Where Are the Data Analyzed

Obviously, much data analysis is carried out by Hadoop on the Hadoop cluster. Your R commands are given to RHIPE, passed along to Hadoop, and the outputs are written by Hadoop to the HDFS.

But in many analyses of larger and more complex data, it is common to have (1) outputs of a recombination method that constitute a relatively small dataset, and (2) the outputs are further analyzed as part of the overall analysis. If they are small enough to be readily analyzed in your R session, then for sure that is where you want to be. RHIPE commands allow you to write the recombination outputs from the HDFS to the R global environment of your R session. They become a dataset in .RData. While programming R and RHIPE is easy, it is not as easy as plain old serial R. The point is that a lot of data analysis can be carried out in just R even when the data are large and complex.

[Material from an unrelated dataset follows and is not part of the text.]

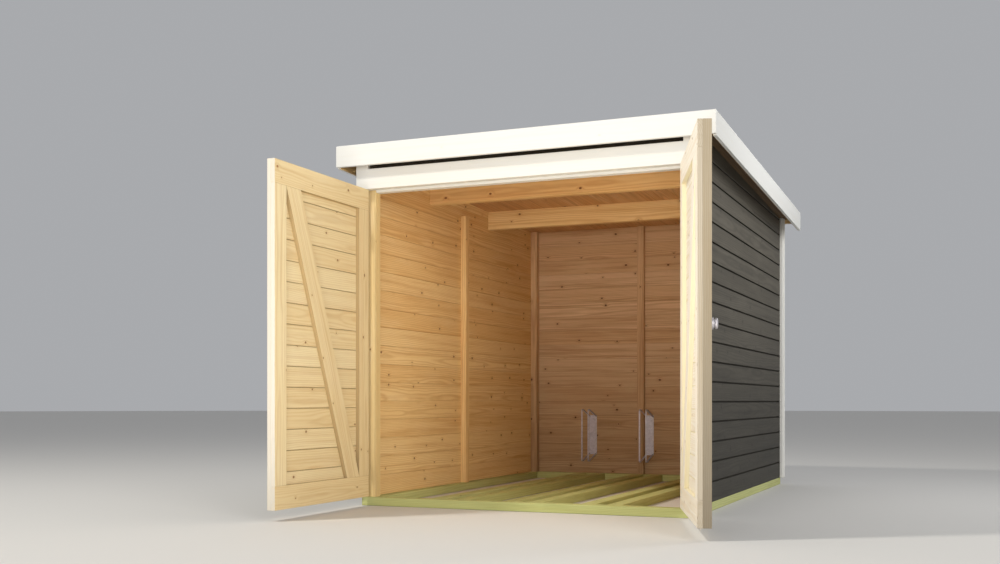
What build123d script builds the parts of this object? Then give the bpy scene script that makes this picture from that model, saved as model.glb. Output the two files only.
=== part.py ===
from build123d import *

from math import cos, radians, sin, tan
import os

# Bike shelter: a low timber shed with a double door and a flat roof that falls to the back.
# Millimetres, +Z up, Y runs from the doorway to the back wall.
# The origin is on the ground, under the middle of the front beam.

# Ground frame: planed beams laid flat, with three pairs of wheel rails between them
base_width = 1700
base_depth = 2370
beam_width = 70
beam_height = 42
track_spacing = 395
track_gap = 60

# Walls: one thickness of horizontal boards
wall_thickness = 19
wall_height_front = 1730

# Roof
roof_fall = 2.0
front_overhang = 58
rear_overhang = 64
side_overhang = 116
deck_thickness = 19
covering_thickness = 3
fascia_thickness = 18
front_fascia_height = 106
fascia_height = 112
fascia_upstand = 22
purlin_width = 45
purlin_height = 110
purlin_setbacks = {"front_purlin": 738, "rear_purlin": 1566}

# Posts and battens inside the walls
post_size = 45
batten_width = 45
batten_thickness = 34
side_batten_setback = 1156
side_batten_height = 1590
back_batten_offset = -55

# Trim boards on the corners
trim_thickness = 19
trim_width = 95
corner_lip = 7
corner_width = 29

# Header over the doors, with a vent slot
header_drop = 74
header_height = 102
header_timber_drop = 12
vent_end_inset = 42
vent_height = 42

# Doors
front_reveal = 12
leaf_board_thickness = 19
leaf_frame_thickness = 20
stile_width = 94
rail_width = 106
brace_width = 106
door_clearance = 6
meeting_gap = 8
left_rest_angle = 90.0
right_rest_angle = 108.4
edge_lath_width = 20
cover_lath_width = 45
cover_lath_rise = 15

# Hinges: a long strap on the leaf, a short plate on the corner board
pin_standoff = 7
pin_side_gap = 4
pin_radius = 3
knuckle_radius = 6
pin_clearance = 0.1
knuckle_height = 24
knuckle_gap = 0.5
strap_thickness = 3
strap_length = 290
strap_root = 34
strap_tip = 16
hinge_plate_width = 19
hinge_plate_gap = 3
hinge_height_inset = 190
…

A Few Basic Hadoop Features

The two principal computational operations of Hadoop are Map and Reduce. The first runs parallel computations on subsets without communication among them. The second can compute across subset outputs. So Map carries out the analytic method computation. Reduce takes the outputs from Map and runs the recombination computation. A division is typically carried out both by Map and Reduce, sometimes each used several times, and can occur as part of the reading of the data into R at the start of the analysis.

Usage of Map and Reduce involves the critical Hadoop element of key-value pairs. We give one instance here. The Map operation, instructed by the analyst R code, puts a key on each subset output. This forms a key-value pair with the output as the value. Each output can have a unique key, or each key can be given to many outputs, or all outputs can have the same key. When Reduce is given the Map outputs, it assembles the key-value pairs by key, which forms groups, and then the R recombination code is applied to the values of each group independently; so the running of the code on the different groups is embarrassingly parallel. This framework provides substantial flexibility for the recombination method.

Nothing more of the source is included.